The problem with the otherwise compelling contextual approach to twofold:
The context is often non-existent: What do centuries of Enlightenment philosophy, Anglo Saxon jurisprudence, or Judeo-Christian thought have to say about the privacy of my 23andme genomic data? My Goodreads reading data? What’s even the user-centric context about any of that? How about my smartwatch’s health data, probably the biggest or at least longest-running heap of health data about me? There isn’t a pre-existing privacy context to any of this.
The context of privacy expectation often changes. We used to dox everyone every year: it was called the phone book, and arrived on your doorstep. You couldn’t invent the phone book now under current privacy law if you tried.
On the flip side, nobody in the landline age would have signed up to be tracked by a device that more or less transmitted a live feed of your location and endless images of you to countless parties, some even unknown to you.
To take a more concrete example, when Facebook shipped Newsfeed in 2006, it caused a storm of outrage at what seemed a grievous breach in privacy. A year later, if Facebook had shut down Newsfeed there would have been riots on the streets. The context shifted very quickly (which was the moral argument behind their now retired mantra MOVE FAST AND BREAK THINGS). As technology whipsaws the human sense of self and our relationship to other humans, that context radically changes along with it.
Points 1 and 2 together mean that even in a nuanced and good-faith (rather than harshly ideological) approach to privacy such as that offered by Nissenbaum, we’re still making it up as we go along.
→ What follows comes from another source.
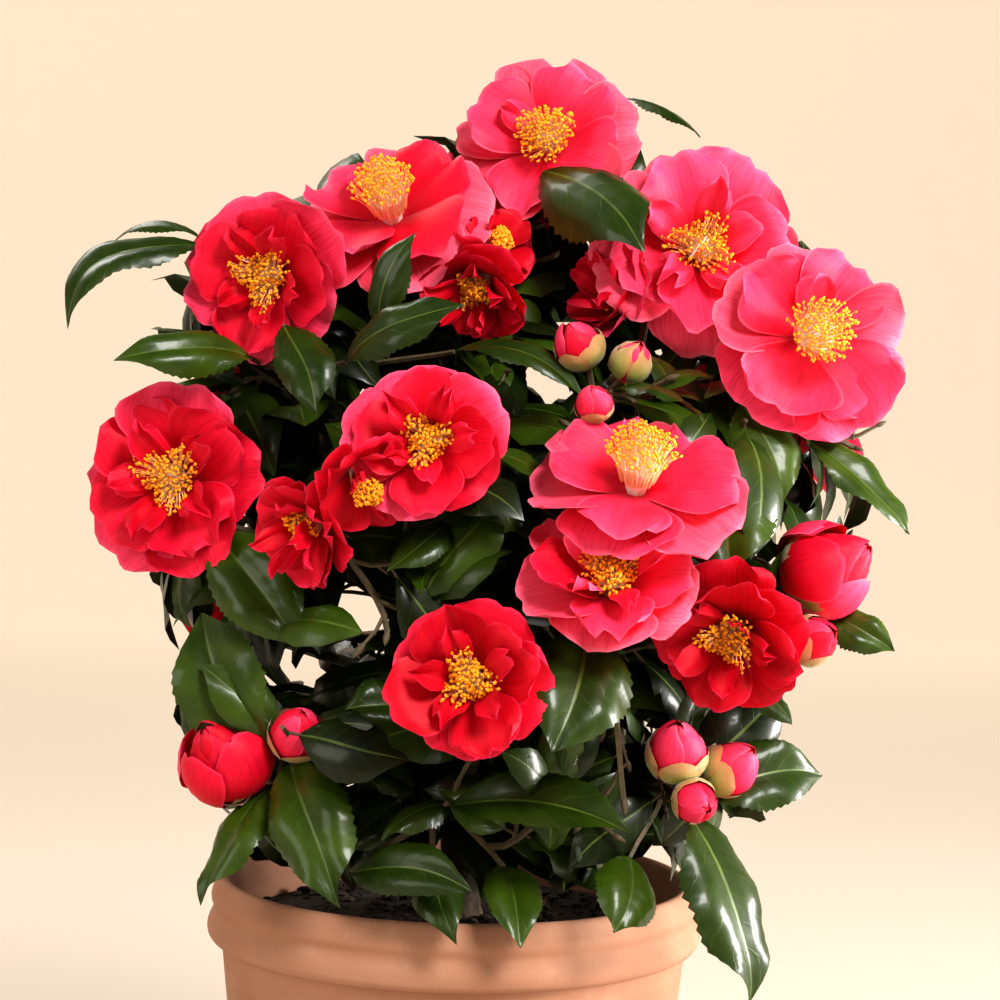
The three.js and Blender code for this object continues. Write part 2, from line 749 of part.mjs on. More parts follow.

The good news is that with differential privacy, the privacy logic has been engineered to conform with how people actually view their own privacy. That is, not as some categorical summum bonum I’m never willing to erode even microscopically, nor the binary output of some convoluted logic dictated by law, but rather as a squishy blob, almost a reservoir of a commodity. That blob of privacy I’m willing to trade here or there in exchange for some amount of convenience, security or community. That’s how we’ve always done it, whether it’s the phone book or the Fourth Amendment. As with so many other aspects of the computation that’s taken over more and more of our lives, making the digital conform to the human (rather than vice versa) is the path to a more peaceful compromise.
In my final installment for this series, I’ll get into more historical and philosophical ruminations about privacy: what a shockingly modern concept it really is, and how online privacy is reverting to analog notions that far predate the internet.
The original scope of this post included the other broad class of privacy cleverness, federated learning. Due to length, I decided to cut it, but if enough people whinge about it via email I’ll post an addendum.
Clearly, the analogy is a bit contrived here in that a real-world Harvard Asshole could simply do something like dog-ear the slips of paper, or use sleight-of-hand to read your slip. The opponent I’m trying to sketch here is the formal one used in academic research whereby someone can run a given set of queries or functions over the database; in this case, it’s only the average() function. Our Harvard Asshole isn’t very inventive.
This is obviously a super simple example, and real-world problems around (say) coming up with a differential privacy model for advertiser metrics, not to mention matrix models, is considerably trickier. But it gives you a taste for the approach. A broader primer for a non-technical audience, with relevant privacy frameworks, is here; the definitive reference is Dwork and Roth.
There’s also a somewhat whimsical example by Apple around using differential privacy to protect your emoji data.